Measuring Consensus

Unanimity gives you consensus. Does unanimity minus one give you consensus? How about unanimity minus two? At what percentage do you draw the line?

Consensus at it is commonly understood is an inherently vague concept (i.e., there is no line). Unanimity minus one can be consensus or not depending on informal criteria such as whether the holdout is a respected authority or a known crackpot, whether people are for something or just against something else, or whether the objections are "major" or "minor." All that's highly subjective. The definition of consensus as "that which everybody can live with, even if they don't like it" is a variation of the for versus against criterion that adds abstain or reluctantly accept as possible responses.

Voting is an objective way of measuring consensus. Ideally, voting gives you a precise answer. But to measure consensus by voting, you are forced to accept some precisification of the vague consensus concept; e.g., 2/3 in favor of X means we have consensus on X, and 2/3 minus 1 means we don't.

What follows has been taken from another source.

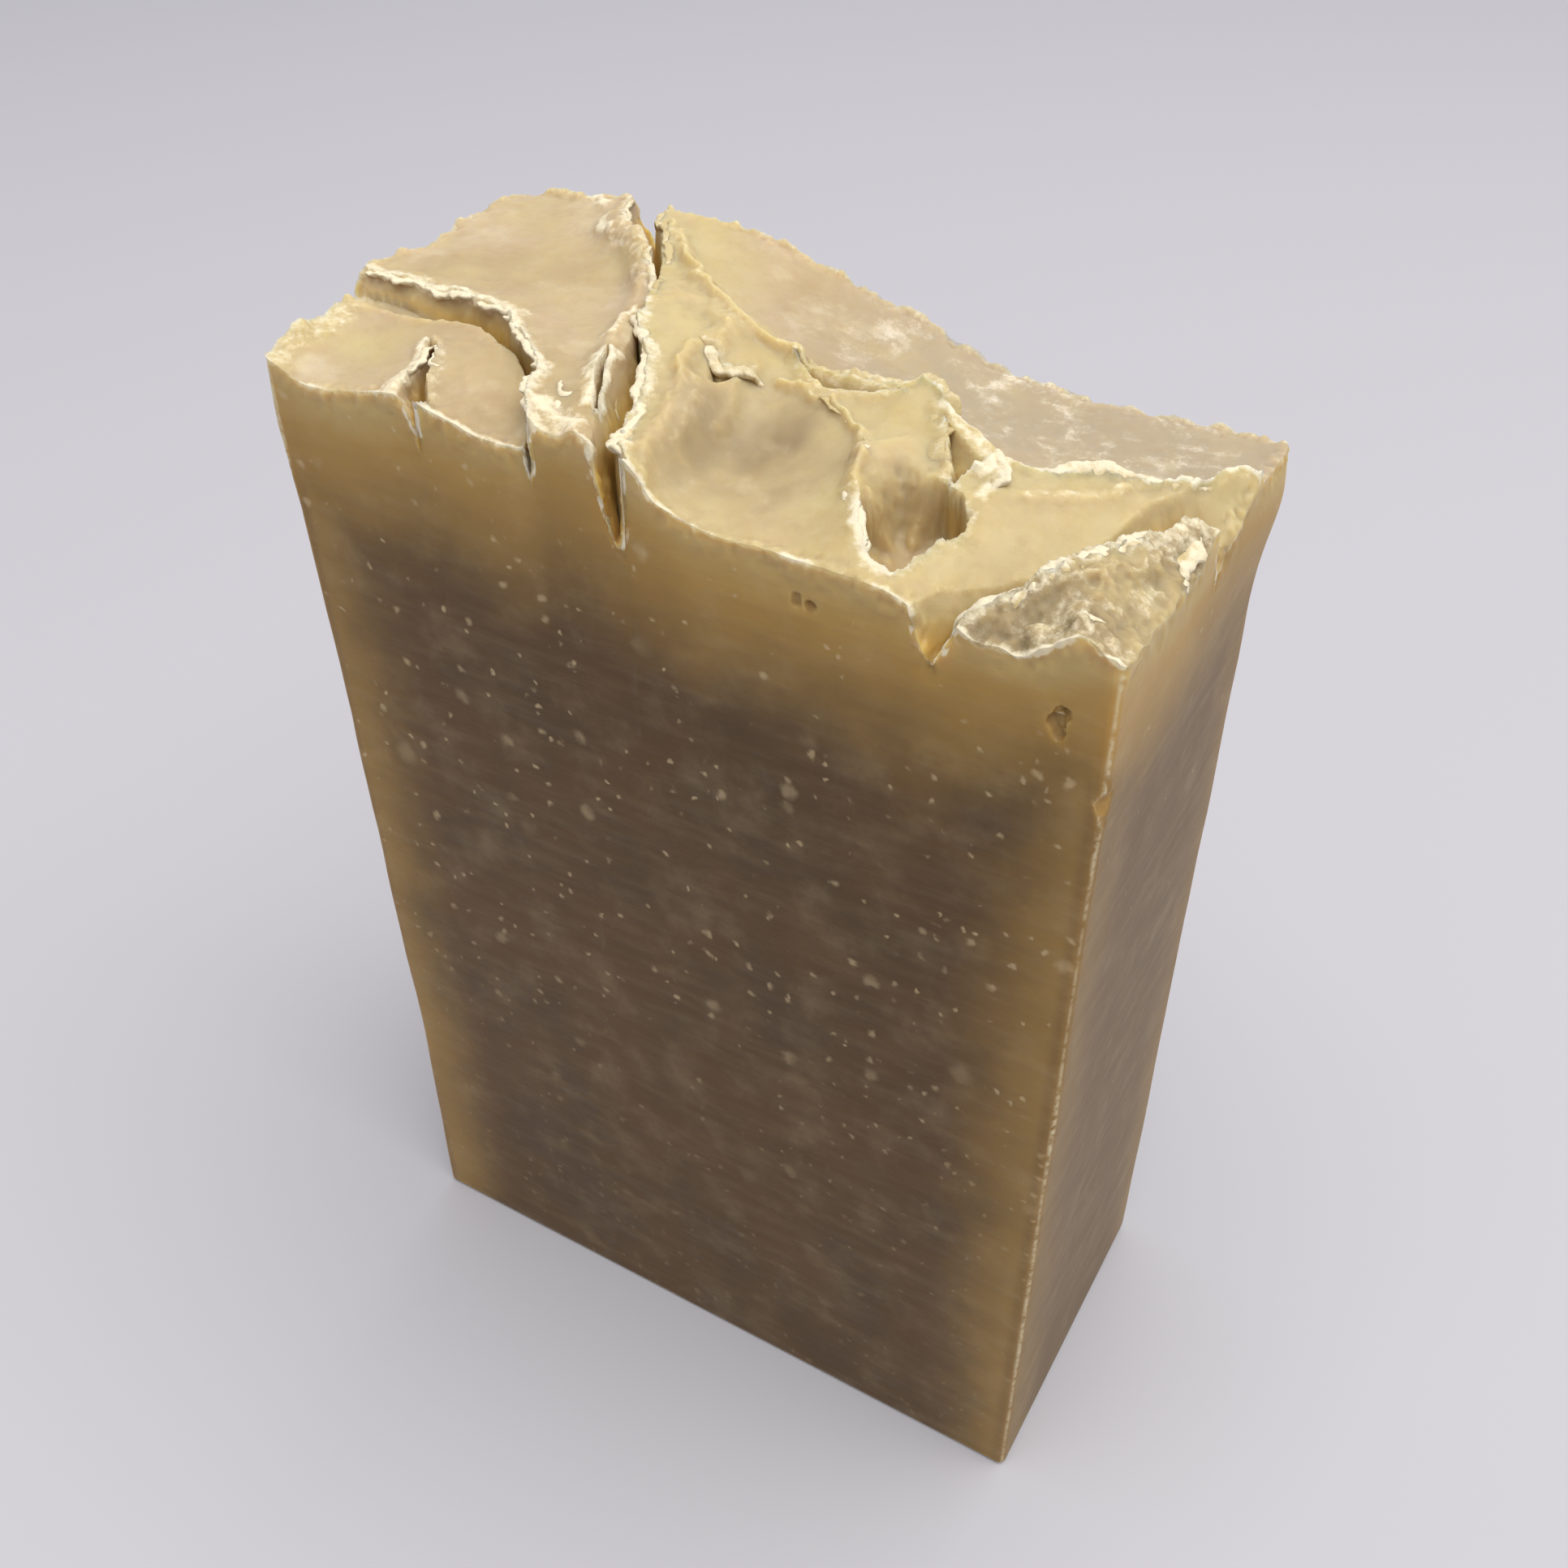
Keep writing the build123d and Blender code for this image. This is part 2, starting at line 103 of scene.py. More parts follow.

Sometimes we insist on a precise measurement, as in democratic elections. Other times we cling to the vagueness of consensus and trust a chairperson to make subjective, possibly inconsistent evaluations of group consensus.

No matter when you call for a vote, someone may object that they are still "building consensus" (i.e., persuading people to change their votes). But some people never give up, and sometimes you need to vote just to put an end to it. It's no crime to call the question when a debate has used up its time slot. LifesTooShort.


Building consensus is just that, reaching common and unanimous agreement on how to proceed. It does require, however, an effort on everyone's part to reach consensus. The approach is not to persuade people to change their votes, but to change the proposal to allow everyone to deem it acceptable. Again, the point is not to argue for the "best" approach, but to determine an approach all find acceptable.